Saturday, September 19, 2015

Susan Brownmiller's Refreshing Views On Rape Prevention

Susan Brownmiller long ago wrote Against Our Will, a largely fact-free jeremiad that has since informed modern feminism's belief in rape as a political tool. That this is true only in distant lands populated principally by itinerant goat herders has not much changed the canon; if anything, it's gotten shriller and even more untethered from reality. Yet, despite her book's foundational status, Brownmiller seems to have views on rape that diverge wildly from modern feminist orthodoxy. Uncovered in a recent interview in New York magazine, they come as an utter shock to anyone aware of her earlier work. She recoils from developments in the theory she originated (emboldening in Brownmiller's responses are due to me):

I was wondering if you have been following the discussions of rape activism on college campuses.
Yes, very closely. In the 1970s we had an extraordinary movement against sexual assault in this country and changed the laws. They [the campus activists] don't seem to know that. They think they are the first people to discover rape, and the problem of consent, and they are not.

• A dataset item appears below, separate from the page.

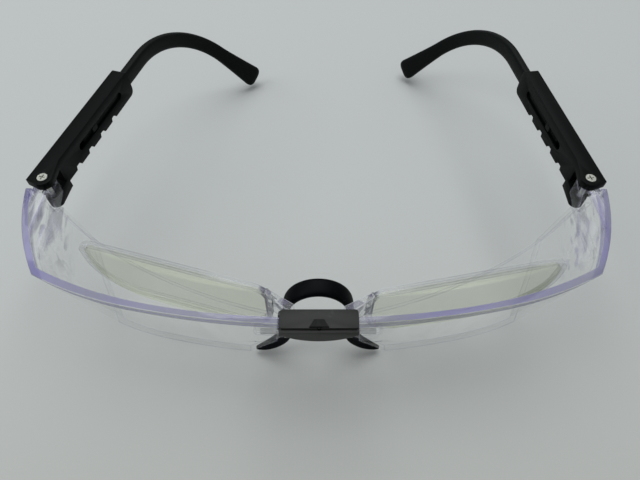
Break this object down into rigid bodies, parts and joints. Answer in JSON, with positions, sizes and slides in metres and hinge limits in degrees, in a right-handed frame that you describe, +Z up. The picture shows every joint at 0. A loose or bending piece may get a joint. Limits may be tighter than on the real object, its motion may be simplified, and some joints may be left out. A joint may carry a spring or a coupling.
{
  "type": "head visor magnifier",
  "caption": "Spectacle-type magnifier: clear wrap-round shield, clip-in lens insert under the brow, rubber nose saddle, folding temples with sliding ear stems.",
  "frame": {"origin": "centre of the footprint, on the table that the shield's lower edge and the ear tips rest on", "axes": "+X to the right seen from the front, along the brow; +Y from the brow back to the ear tips; +Z up from the table to the brow"},
  "size_m": [0.1725, 0.1619, 0.0472],
  "materials": {
    "clear_shield": "clear gloss moulding, faint violet edge",
    "clear_insert": "clear gloss moulding",
    "lens_clear": "polished lens, faint yellow-green cast",
    "clear_plug": "clear gloss",
    "latch_black": "satin moulded black",
    "button_black": "satin moulded black",
    "temple_black": "fine-grained matt black",
    "stem_black": "soft matt black",
    "saddle_rubber": "matt black rubber",
    "screw_bright": "plain steel head",
    "screw_steel": "plain steel",
    "spring_steel": "spring wire"
  },
  "bodies": {
    "visor": {"visor_shield": "clear_shield", "latch_housing": "latch_black", "nose_saddle": "saddle_rubber", "left_saddle_plug": "clear_plug", "right_saddle_plug": "clear_plug", "button_spring": "spring_steel"},
    "insert": {"insert_frame": "clear_insert", "lens_left": "lens_clear", "lens_right": "lens_clear"},
    "button": {"release_button": "button_black"},
    "left_temple": {"left_temple_sheath": "temple_black", "left_hinge_screw": "screw_bright", "left_hinge_nut": "screw_steel", "left_hinge_washer": "screw_bright"},
    "left_stem": {"left_ear_stem": "stem_black"},
    "right_temple": {"right_temple_sheath": "temple_black", "right_hinge_screw": "screw_bright", "right_hinge_nut": "screw_steel", "right_hinge_washer": "screw_bright"},
    "right_stem": {"right_ear_stem": "stem_black"}
  },
  "joints": [
    {"name": "left_fold", "type": "hinge", "parent": "visor", "child": "left_temple", "pos_m": [-0.0819, -0.0306, 0.0408], "axis": [0, 0, 1], "range_deg": [-72, 7]},
    {"name": "left_stem_slide", "type": "slide", "parent": "left_temple", "child": "left_stem", "axis": [0.2622, 0.965, 0], "range_m": [-0.00785, 0.0157]},
    {"name": "right_fold", "type": "hinge", "parent": "visor", "child": "right_temple", "pos_m": [0.0819, -0.0306, 0.0408], "axis": [0, 0, 1], "range_deg": [0, 67]},
    {"name": "right_stem_slide", "type": "slide", "parent": "right_temple", "child": "right_stem", "axis": [-0.1392, 0.9903, 0], "range_m": [-0.00785, 0.0157]},
    {"name": "insert_release", "type": "slide", "parent": "visor", "child": "insert", "axis": [0, 0, -1], "range_m": [0, 0.005]},
    {"name": "button_press", "type": "slide", "parent": "visor", "child": "button", "axis": [0, 0, -1], "range_m": [0, 0.0005], "stiffness_N_per_m": 400, "springref_m": -0.0003, "deforming": ["button_spring"]}
  ]
}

They have been tremendously influenced by the idea that "You can drink as much as you want because you are the equal of a guy," and it is not true. They don't accept the fact there are predators out there, and that all women have to take special precautions. They think they can drink as much as men, which is crazy because they can't drink as much as men. I find the position "Don't blame us, we're survivors" to be appalling.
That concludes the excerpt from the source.